─── Supplied information

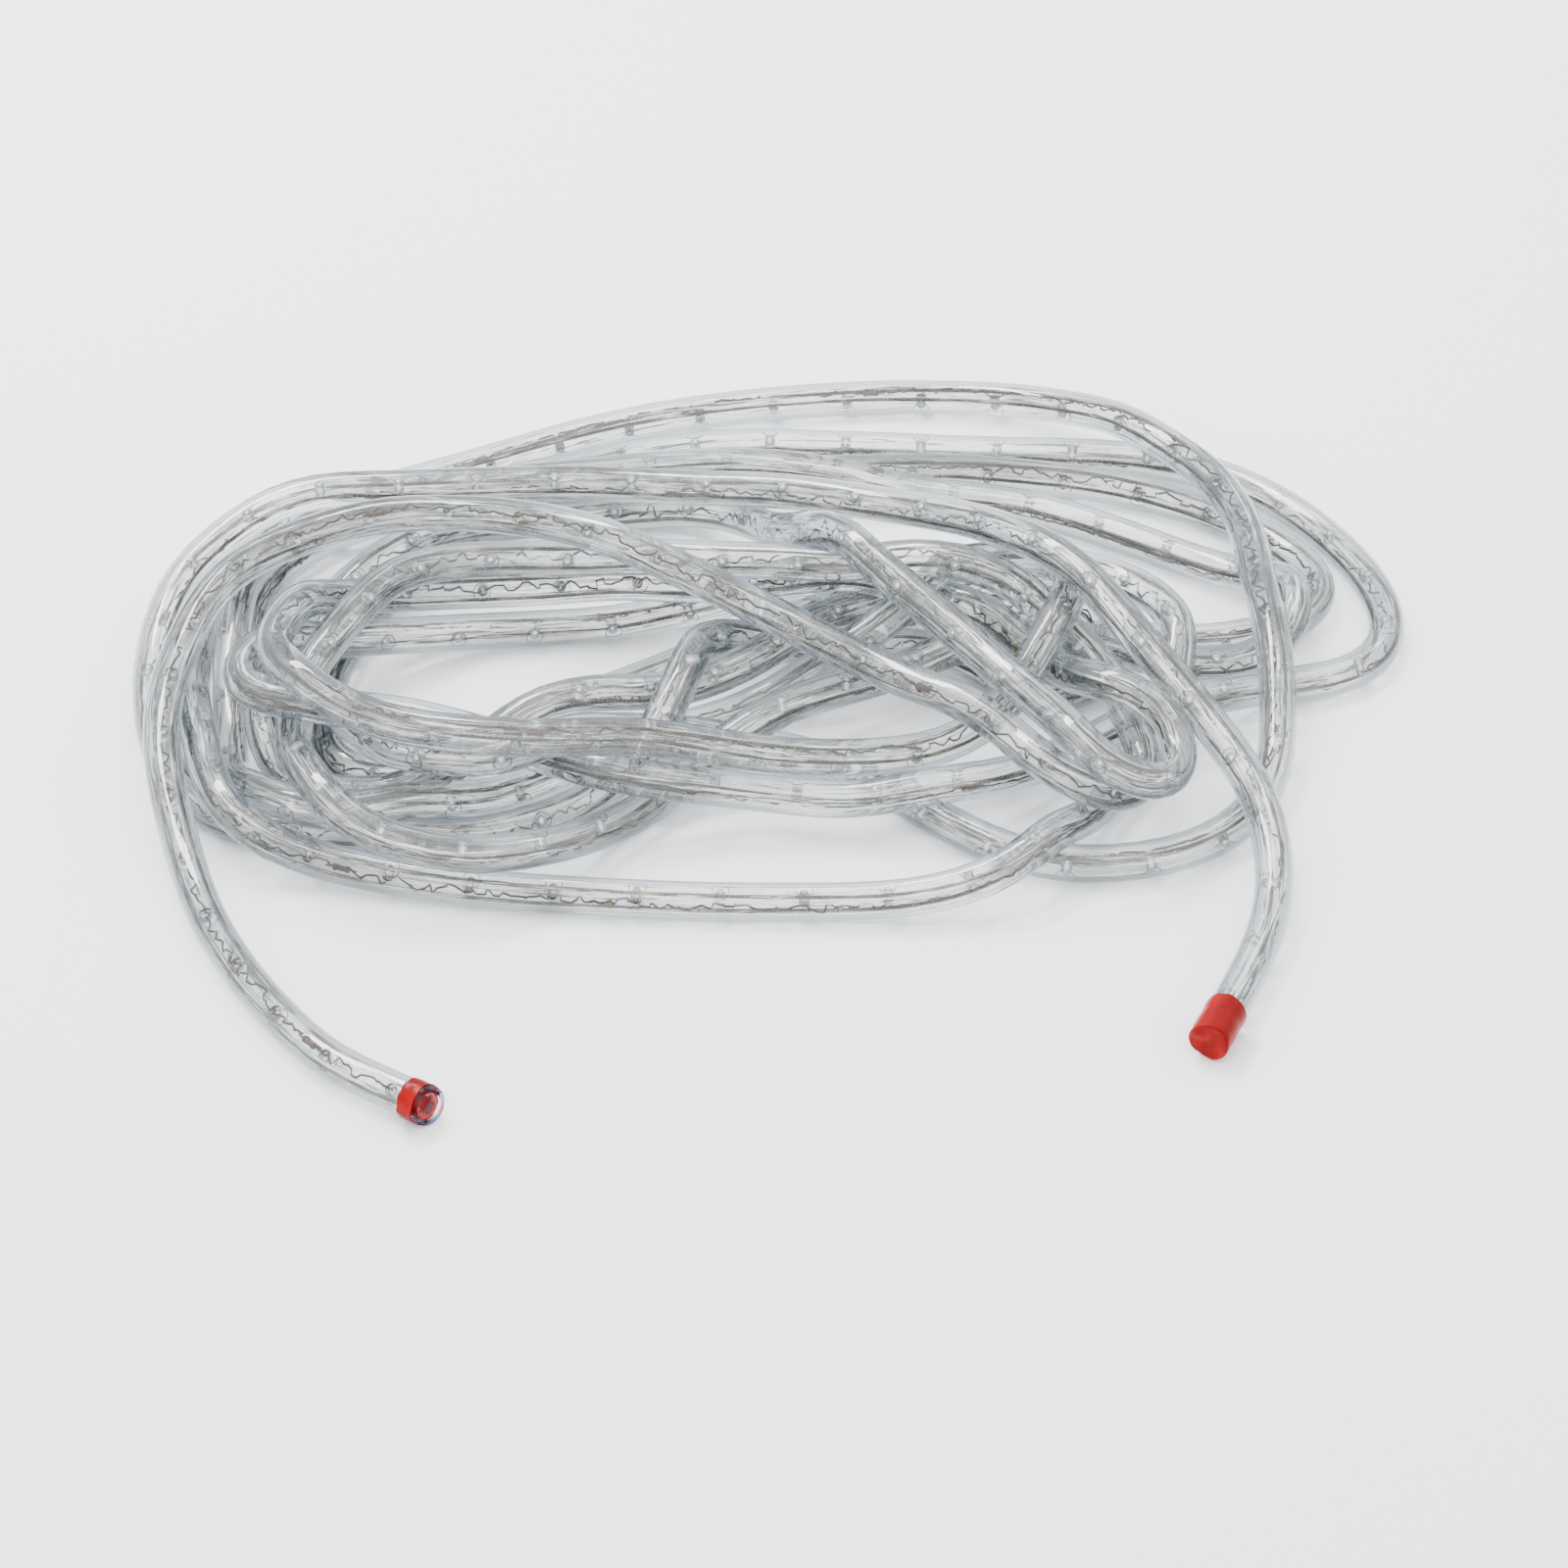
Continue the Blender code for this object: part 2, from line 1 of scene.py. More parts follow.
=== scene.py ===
"""Looks of the LED rope light: clear PVC, LEDs, wires and red tape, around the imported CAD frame."""
import math

import bpy
import numpy as np
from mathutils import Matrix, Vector

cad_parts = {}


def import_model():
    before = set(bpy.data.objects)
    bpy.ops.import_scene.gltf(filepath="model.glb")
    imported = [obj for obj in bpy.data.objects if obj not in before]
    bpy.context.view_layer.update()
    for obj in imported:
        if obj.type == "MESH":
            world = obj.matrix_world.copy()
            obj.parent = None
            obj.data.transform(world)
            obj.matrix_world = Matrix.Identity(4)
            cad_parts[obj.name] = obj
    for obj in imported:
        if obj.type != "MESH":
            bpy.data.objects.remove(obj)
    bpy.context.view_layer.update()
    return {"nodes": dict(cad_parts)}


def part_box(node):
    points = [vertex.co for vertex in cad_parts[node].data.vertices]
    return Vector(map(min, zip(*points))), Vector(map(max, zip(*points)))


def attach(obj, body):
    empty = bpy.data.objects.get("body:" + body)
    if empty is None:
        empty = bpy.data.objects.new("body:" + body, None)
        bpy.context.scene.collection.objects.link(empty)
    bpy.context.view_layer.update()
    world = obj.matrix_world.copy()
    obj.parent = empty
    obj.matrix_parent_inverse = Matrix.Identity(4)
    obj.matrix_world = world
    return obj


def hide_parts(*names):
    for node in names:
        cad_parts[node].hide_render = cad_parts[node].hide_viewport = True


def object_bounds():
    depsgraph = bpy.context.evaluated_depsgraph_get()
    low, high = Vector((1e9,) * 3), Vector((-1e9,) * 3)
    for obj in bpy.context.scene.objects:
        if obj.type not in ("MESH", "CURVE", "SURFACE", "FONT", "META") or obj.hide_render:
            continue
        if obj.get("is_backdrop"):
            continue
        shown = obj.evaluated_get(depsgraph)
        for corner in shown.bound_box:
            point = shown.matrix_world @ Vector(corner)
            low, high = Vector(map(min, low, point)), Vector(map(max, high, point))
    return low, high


MM = 0.001

# Section of the rope, as in part.py
ROPE_DIAMETER = 13.0 * MM
FIT_GAP = 0.3 * MM
TAPE_THICKNESS = 0.3 * MM
LEFT_TAPE_LENGTH = 6.0 * MM
LEFT_TAPE_SETBACK = 1.5 * MM
RIGHT_TAPE_LENGTH = 16.0 * MM
STRAIGHT_END = 26.0 * MM
STRAND_CLEARANCE = 2.0 * MM
TIGHTEST_BEND = 20.0 * MM
ROUTE_STEP = 9.0 * MM
SETTLE_ROUNDS = 240
CLOSING_ROUNDS = 40
ROUNDS_PER_SEARCH = 8
PUSH_APART = 1.6
LIFT_APART = 0.12
STRAIGHTEN = 0.25
BEND_KEPT = 0.7
PULL_HOME = 0.04
SINK = 0.08 * MM
SHARPEST_STEP = 25.0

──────

◆ **Set exercise**:
Please reproduce every line of the material word for word.

◆ **Output**:
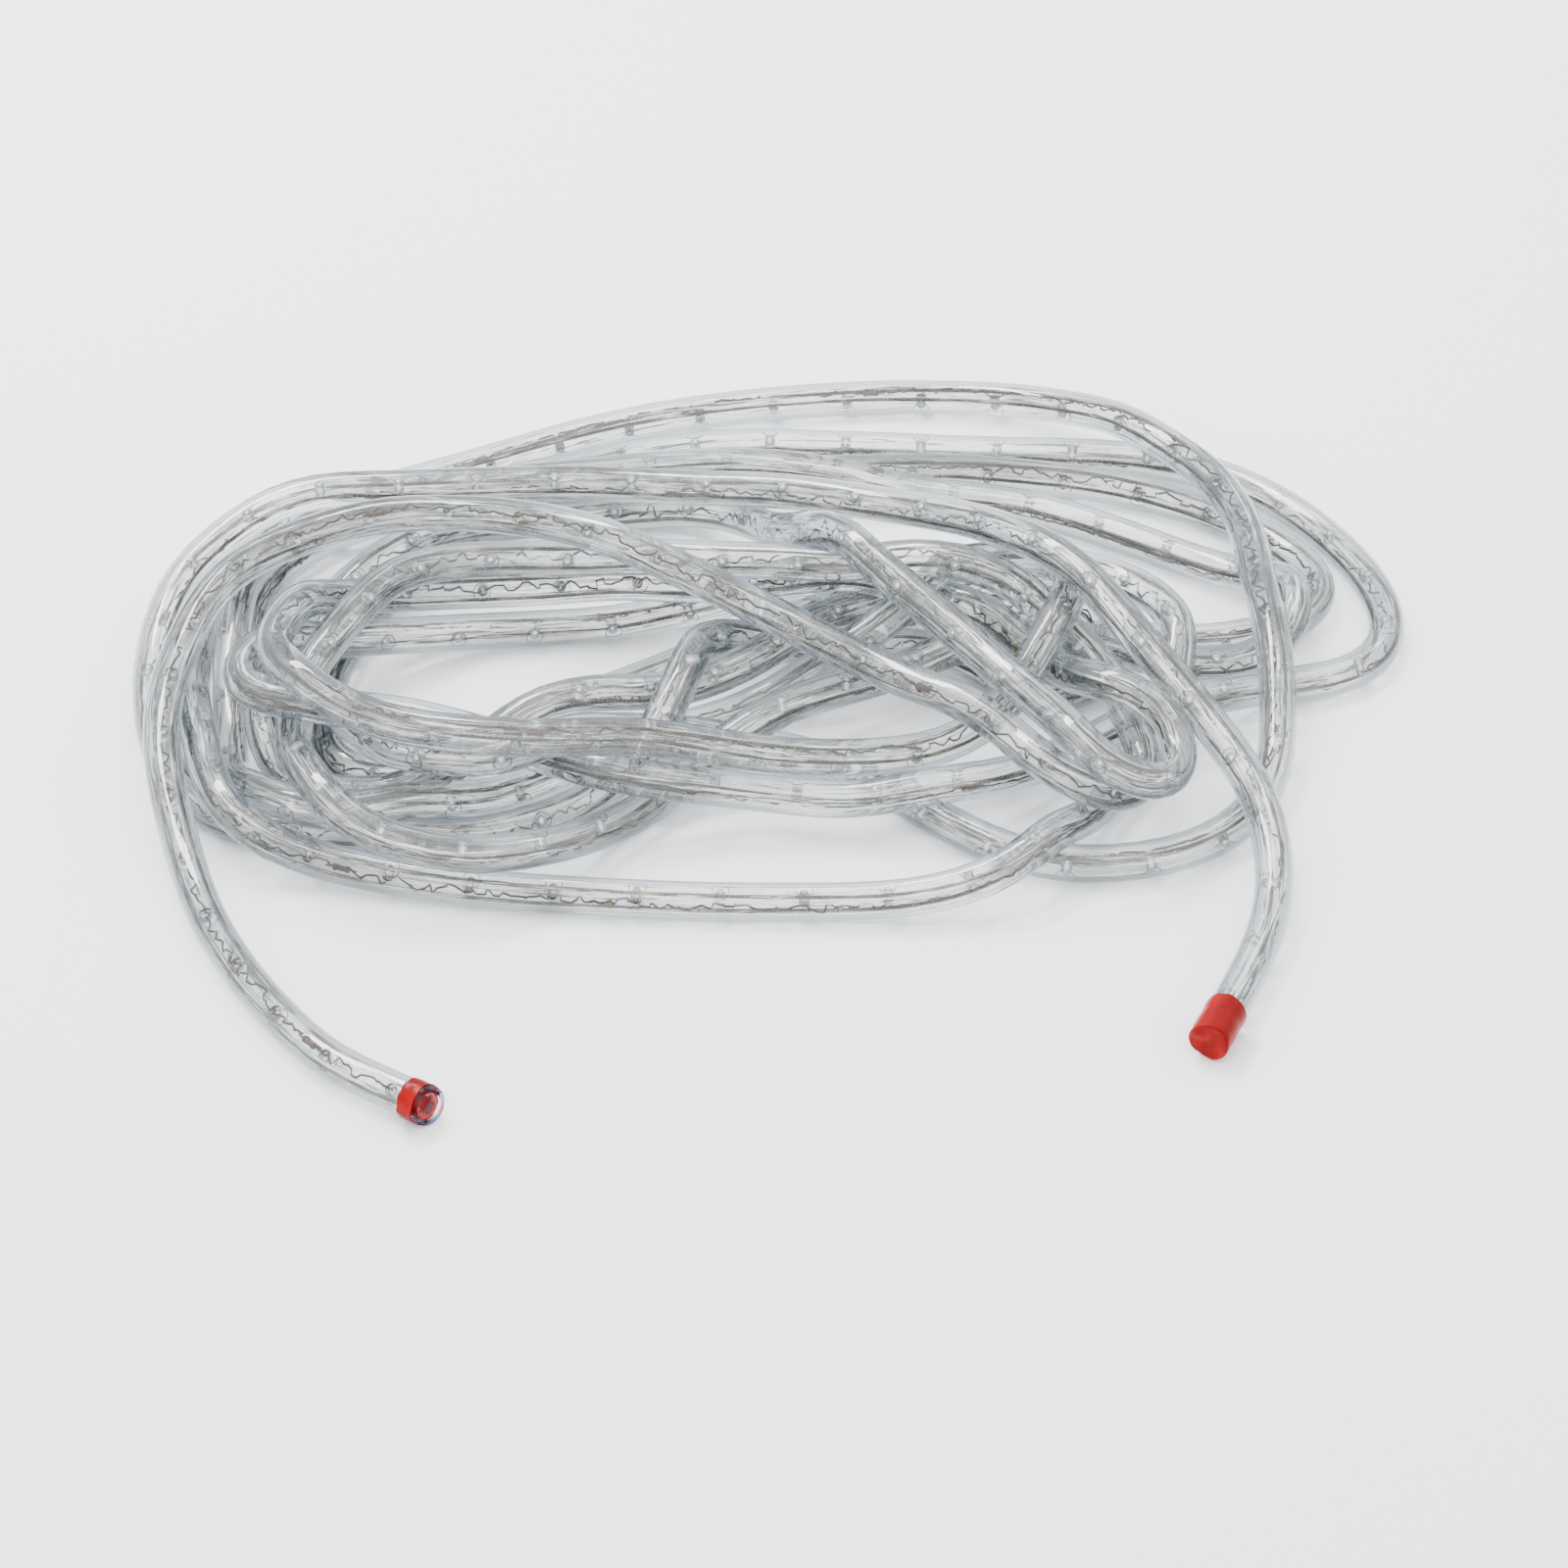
Continue the Blender code for this object: part 2, from line 1 of scene.py. More parts follow.
=== scene.py ===
"""Looks of the LED rope light: clear PVC, LEDs, wires and red tape, around the imported CAD frame."""
import math

import bpy
import numpy as np
from mathutils import Matrix, Vector

cad_parts = {}


def import_model():
    before = set(bpy.data.objects)
    bpy.ops.import_scene.gltf(filepath="model.glb")
    imported = [obj for obj in bpy.data.objects if obj not in before]
    bpy.context.view_layer.update()
    for obj in imported:
        if obj.type == "MESH":
            world = obj.matrix_world.copy()
            obj.parent = None
            obj.data.transform(world)
            obj.matrix_world = Matrix.Identity(4)
            cad_parts[obj.name] = obj
    for obj in imported:
        if obj.type != "MESH":
            bpy.data.objects.remove(obj)
    bpy.context.view_layer.update()
    return {"nodes": dict(cad_parts)}


def part_box(node):
    points = [vertex.co for vertex in cad_parts[node].data.vertices]
    return Vector(map(min, zip(*points))), Vector(map(max, zip(*points)))


def attach(obj, body):
    empty = bpy.data.objects.get("body:" + body)
    if empty is None:
        empty = bpy.data.objects.new("body:" + body, None)
        bpy.context.scene.collection.objects.link(empty)
    bpy.context.view_layer.update()
    world = obj.matrix_world.copy()
    obj.parent = empty
    obj.matrix_parent_inverse = Matrix.Identity(4)
    obj.matrix_world = world
    return obj


def hide_parts(*names):
    for node in names:
        cad_parts[node].hide_render = cad_parts[node].hide_viewport = True


def object_bounds():
    depsgraph = bpy.context.evaluated_depsgraph_get()
    low, high = Vector((1e9,) * 3), Vector((-1e9,) * 3)
    for obj in bpy.context.scene.objects:
        if obj.type not in ("MESH", "CURVE", "SURFACE", "FONT", "META") or obj.hide_render:
            continue
        if obj.get("is_backdrop"):
            continue
        shown = obj.evaluated_get(depsgraph)
        for corner in shown.bound_box:
            point = shown.matrix_world @ Vector(corner)
            low, high = Vector(map(min, low, point)), Vector(map(max, high, point))
    return low, high


MM = 0.001

# Section of the rope, as in part.py
ROPE_DIAMETER = 13.0 * MM
FIT_GAP = 0.3 * MM
TAPE_THICKNESS = 0.3 * MM
LEFT_TAPE_LENGTH = 6.0 * MM
LEFT_TAPE_SETBACK = 1.5 * MM
RIGHT_TAPE_LENGTH = 16.0 * MM
STRAIGHT_END = 26.0 * MM
STRAND_CLEARANCE = 2.0 * MM
TIGHTEST_BEND = 20.0 * MM
ROUTE_STEP = 9.0 * MM
SETTLE_ROUNDS = 240
CLOSING_ROUNDS = 40
ROUNDS_PER_SEARCH = 8
PUSH_APART = 1.6
LIFT_APART = 0.12
STRAIGHTEN = 0.25
BEND_KEPT = 0.7
PULL_HOME = 0.04
SINK = 0.08 * MM
SHARPEST_STEP = 25.0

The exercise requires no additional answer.